- City: Asheville, North Carolina
- League: SPHL
- Founded: 2004
- Home arena: Asheville Civic Center
- Colors: Blue, Green, Silver, White
- Owner: An ownership group of 6 people
- Head coach: Jeff Brubaker
- Captain: Peter Bournazakis

= Asheville Aces =

The Asheville Aces were a Southern Professional Hockey League (SPHL) team in Asheville, North Carolina. The team, which suffered limited success and low attendance, lasted only one year before disbanding. The team suspended operations on January 22, 2005. They had played only thirty-three out of fifty-seven games.

==Franchise History==
The Asheville Aces were established in the summer preceding the 2004–05 season. The city of Asheville was perceived as a strong candidate for a minor league team in spite of the limited success and subsequent demise of the Asheville Smoke, which lasted from 1998 to 2002. Florida real estate investor David Waronker, representing the Southern Professional Hockey League (SPHL) began lobbying the city for rights to form a team. Meanwhile, John Cherney, the founder and first president of the South East Hockey League, also attempted to establish an SEHL team in the city. Concerned with the financial viability of a team in the municipally owned Asheville Civic Center, officials from the city of Asheville insisted that if a team was to play in the facility, it be part of a league that comprised at least six other teams. The SEHL at that time had only four teams. The SPHL had three teams in Jacksonville, Florida, Orlando, Florida, and Macon, Georgia, and promised more expansion teams were waiting to be announced until the sixth team came aboard.

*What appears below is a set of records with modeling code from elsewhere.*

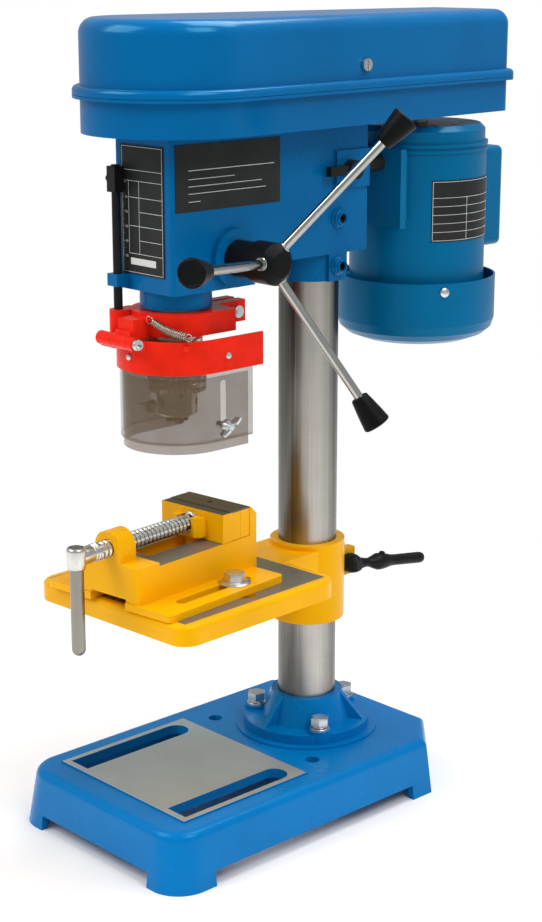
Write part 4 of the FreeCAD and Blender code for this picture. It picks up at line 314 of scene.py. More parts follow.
    def repeated(self, count: int, start: float = 0.0) -> "Form":
        """Copy all there is round the upright, in equal steps.

        Args:
            count: How many there are in the end.
            start: The first one's turn, in degrees.

        Returns:
            This form.
        """
        source = [*self.mesh.verts, *self.mesh.edges, *self.mesh.faces]
        originals = list(self.mesh.verts)
        for index in range(1, count):
            copied = bmesh.ops.duplicate(self.mesh, geom=source)
            verts = [item for item in copied["geom"] if isinstance(item, bmesh.types.BMVert)]
            turn = turned_by(start + 360.0 * index / count)
            bmesh.ops.transform(self.mesh, matrix=turn, verts=verts)
        bmesh.ops.transform(self.mesh, matrix=turned_by(start), verts=originals)
        return self

    def move(self, matrix: Matrix) -> "Form":
        """Move all there is."""
        bmesh.ops.transform(self.mesh, matrix=matrix, verts=list(self.mesh.verts))
        return self

    def add(self, other: "Form", matrix: Matrix | None = None) -> "Form":
        """Add another form, moved, and use it up."""
        if matrix is not None:
            other.move(matrix)
        held = bpy.data.meshes.new("held")
        other.mesh.to_mesh(held)
        other.mesh.free()
        self.mesh.from_mesh(held)
        bpy.data.meshes.remove(held)
        return self

    def make(self, name: str, base: Frame = MACHINE, crease: float = 32.0) -> bpy.types.Object:
        """Turn the form into an object of the machine.

        Args:
            name: The piece's name.
            base: The frame it was measured from.
            crease: Edges sharper than this, in degrees, stay sharp.

        Returns:
            The object, at the origin, with its place in its mesh.
        """
        self.move(Matrix.Scale(MM, 4) @ base.matrix())
        bmesh.ops.remove_doubles(self.mesh, verts=list(self.mesh.verts), dist=2e-7)
        bmesh.ops.recalc_face_normals(self.mesh, faces=list(self.mesh.faces))
        mesh = bpy.data.meshes.new(name)
        self.mesh.to_mesh(mesh)
        self.mesh.free()
        mesh.shade_smooth()
        mesh.set_sharp_from_angle(angle=math.radians(crease))
        piece = bpy.data.objects.new(name, mesh)
        bpy.context.scene.collection.objects.link(piece)
        return piece


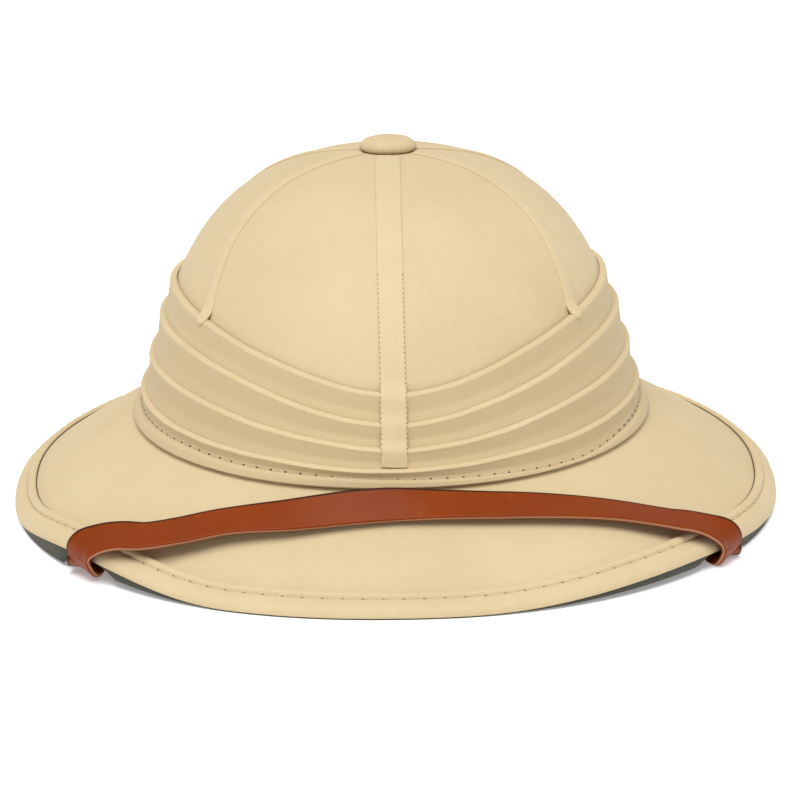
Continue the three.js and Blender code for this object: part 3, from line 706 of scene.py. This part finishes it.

The city agreed and by the beginning of the 2004–05 season, the Asheville Aces were officially one of nine teams in the SPHL. Orlando's lease was revoked before the start of the season, but this still left the SPHL with eight teams. The Aces finished their only season with a record of 19–37–0, and missed the playoffs. The team then folded prior to the next season after failing to agree to a lease with the Asheville Civic Center.